(Extracted records)
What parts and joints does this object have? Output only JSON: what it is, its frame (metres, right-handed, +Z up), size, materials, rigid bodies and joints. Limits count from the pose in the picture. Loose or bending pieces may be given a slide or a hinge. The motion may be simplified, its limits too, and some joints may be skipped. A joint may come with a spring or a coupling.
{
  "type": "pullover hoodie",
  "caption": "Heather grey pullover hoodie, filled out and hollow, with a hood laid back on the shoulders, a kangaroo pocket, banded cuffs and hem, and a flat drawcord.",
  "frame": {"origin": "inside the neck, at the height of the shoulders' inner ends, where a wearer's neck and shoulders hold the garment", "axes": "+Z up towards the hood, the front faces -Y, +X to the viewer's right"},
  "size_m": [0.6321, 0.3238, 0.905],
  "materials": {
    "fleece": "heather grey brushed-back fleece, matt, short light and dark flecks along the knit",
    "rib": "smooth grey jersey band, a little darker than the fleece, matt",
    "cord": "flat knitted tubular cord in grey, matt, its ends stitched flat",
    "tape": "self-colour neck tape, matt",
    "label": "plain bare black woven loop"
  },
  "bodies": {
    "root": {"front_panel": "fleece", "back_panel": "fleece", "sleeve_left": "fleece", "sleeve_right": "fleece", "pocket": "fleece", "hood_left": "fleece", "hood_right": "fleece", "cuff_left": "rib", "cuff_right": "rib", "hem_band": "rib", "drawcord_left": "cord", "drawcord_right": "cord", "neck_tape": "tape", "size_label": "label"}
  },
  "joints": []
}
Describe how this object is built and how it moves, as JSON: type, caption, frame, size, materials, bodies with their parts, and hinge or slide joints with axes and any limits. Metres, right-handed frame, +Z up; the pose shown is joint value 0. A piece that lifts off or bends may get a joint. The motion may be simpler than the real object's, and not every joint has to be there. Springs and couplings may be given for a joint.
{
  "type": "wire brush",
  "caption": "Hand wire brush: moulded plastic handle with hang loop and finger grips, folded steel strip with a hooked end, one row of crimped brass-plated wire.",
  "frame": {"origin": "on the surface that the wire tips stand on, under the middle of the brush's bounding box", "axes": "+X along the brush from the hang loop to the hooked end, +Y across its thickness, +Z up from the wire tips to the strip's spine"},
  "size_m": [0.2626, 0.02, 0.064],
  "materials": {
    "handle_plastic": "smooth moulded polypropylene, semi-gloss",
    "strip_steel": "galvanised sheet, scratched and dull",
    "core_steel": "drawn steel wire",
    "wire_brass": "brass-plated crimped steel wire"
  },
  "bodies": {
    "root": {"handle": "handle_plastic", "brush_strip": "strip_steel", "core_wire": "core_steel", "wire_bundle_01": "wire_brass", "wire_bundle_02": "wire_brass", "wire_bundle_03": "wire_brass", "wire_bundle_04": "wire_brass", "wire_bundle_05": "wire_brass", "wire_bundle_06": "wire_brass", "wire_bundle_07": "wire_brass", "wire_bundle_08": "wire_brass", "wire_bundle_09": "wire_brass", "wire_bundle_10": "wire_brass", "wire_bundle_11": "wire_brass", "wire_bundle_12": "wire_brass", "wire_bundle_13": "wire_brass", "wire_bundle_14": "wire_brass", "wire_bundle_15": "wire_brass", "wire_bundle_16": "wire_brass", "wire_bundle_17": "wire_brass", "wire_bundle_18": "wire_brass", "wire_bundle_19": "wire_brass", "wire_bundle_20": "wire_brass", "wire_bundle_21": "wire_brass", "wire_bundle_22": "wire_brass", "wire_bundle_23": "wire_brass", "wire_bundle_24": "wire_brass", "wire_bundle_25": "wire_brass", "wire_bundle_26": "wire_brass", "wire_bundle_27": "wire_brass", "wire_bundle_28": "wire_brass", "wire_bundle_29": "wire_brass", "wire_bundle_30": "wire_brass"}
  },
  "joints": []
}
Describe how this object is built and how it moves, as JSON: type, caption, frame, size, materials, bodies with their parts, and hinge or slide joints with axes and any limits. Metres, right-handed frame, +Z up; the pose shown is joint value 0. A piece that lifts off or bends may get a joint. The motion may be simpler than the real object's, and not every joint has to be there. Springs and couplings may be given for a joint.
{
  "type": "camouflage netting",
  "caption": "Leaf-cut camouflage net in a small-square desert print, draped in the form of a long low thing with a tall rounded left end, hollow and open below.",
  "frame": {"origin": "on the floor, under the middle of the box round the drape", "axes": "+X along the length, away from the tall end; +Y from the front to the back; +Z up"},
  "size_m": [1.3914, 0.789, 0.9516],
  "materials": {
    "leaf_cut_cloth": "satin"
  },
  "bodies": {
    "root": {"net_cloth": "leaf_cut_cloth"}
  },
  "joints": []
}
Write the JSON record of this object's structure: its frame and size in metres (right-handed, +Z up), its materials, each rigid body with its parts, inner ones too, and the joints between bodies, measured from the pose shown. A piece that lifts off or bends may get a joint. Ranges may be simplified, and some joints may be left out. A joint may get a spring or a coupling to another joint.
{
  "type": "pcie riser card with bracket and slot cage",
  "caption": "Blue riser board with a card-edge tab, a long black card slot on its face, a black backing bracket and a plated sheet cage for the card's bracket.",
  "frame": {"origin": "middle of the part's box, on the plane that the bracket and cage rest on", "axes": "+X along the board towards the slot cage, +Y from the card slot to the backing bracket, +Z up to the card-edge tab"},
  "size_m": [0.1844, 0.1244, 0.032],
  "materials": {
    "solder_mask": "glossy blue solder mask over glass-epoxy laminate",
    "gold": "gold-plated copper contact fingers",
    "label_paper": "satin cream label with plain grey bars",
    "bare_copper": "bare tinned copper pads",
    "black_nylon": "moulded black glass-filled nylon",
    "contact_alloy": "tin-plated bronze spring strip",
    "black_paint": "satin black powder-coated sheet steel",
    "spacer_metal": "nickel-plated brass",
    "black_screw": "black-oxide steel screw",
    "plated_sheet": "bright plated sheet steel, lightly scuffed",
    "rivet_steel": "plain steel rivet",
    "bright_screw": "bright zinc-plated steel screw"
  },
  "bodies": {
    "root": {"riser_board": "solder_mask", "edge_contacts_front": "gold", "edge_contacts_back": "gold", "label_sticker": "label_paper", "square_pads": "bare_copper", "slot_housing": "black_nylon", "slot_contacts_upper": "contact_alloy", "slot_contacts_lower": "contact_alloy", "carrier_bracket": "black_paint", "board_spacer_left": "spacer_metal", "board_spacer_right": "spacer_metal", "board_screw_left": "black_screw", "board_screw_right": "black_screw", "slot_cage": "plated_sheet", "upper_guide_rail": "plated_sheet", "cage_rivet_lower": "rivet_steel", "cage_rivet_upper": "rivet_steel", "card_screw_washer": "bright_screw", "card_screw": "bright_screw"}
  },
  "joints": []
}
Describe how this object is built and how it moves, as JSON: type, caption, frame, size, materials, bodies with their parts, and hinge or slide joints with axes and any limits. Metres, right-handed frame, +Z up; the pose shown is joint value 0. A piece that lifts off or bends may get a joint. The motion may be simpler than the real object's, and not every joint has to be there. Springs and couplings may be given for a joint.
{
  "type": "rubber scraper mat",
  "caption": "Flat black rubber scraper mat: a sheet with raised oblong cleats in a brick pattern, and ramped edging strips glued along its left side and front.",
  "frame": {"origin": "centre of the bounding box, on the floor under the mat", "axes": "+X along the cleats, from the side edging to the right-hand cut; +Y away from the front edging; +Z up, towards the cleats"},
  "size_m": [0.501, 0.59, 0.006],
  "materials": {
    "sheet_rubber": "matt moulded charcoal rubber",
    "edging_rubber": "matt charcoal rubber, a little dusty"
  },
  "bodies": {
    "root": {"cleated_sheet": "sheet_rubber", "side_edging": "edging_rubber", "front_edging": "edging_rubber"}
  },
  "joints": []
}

WHAT YOU ARE ASKED TO DO: Gather each line in the entries above where the string "inner" is found.

WRITTEN REPLY:
  "frame": {"origin": "inside the neck, at the height of the shoulders' inner ends, where a wearer's neck and shoulders hold the garment", "axes": "+Z up towards the hood, the front faces -Y, +X to the viewer's right"},
Write the JSON record of this object's structure: its frame and size in metres (right-handed, +Z up), its materials, each rigid body with its parts, inner ones too, and the joints between bodies, measured from the pose shown. A piece that lifts off or bends may get a joint. Ranges may be simplified, and some joints may be left out. A joint may get a spring or a coupling to another joint.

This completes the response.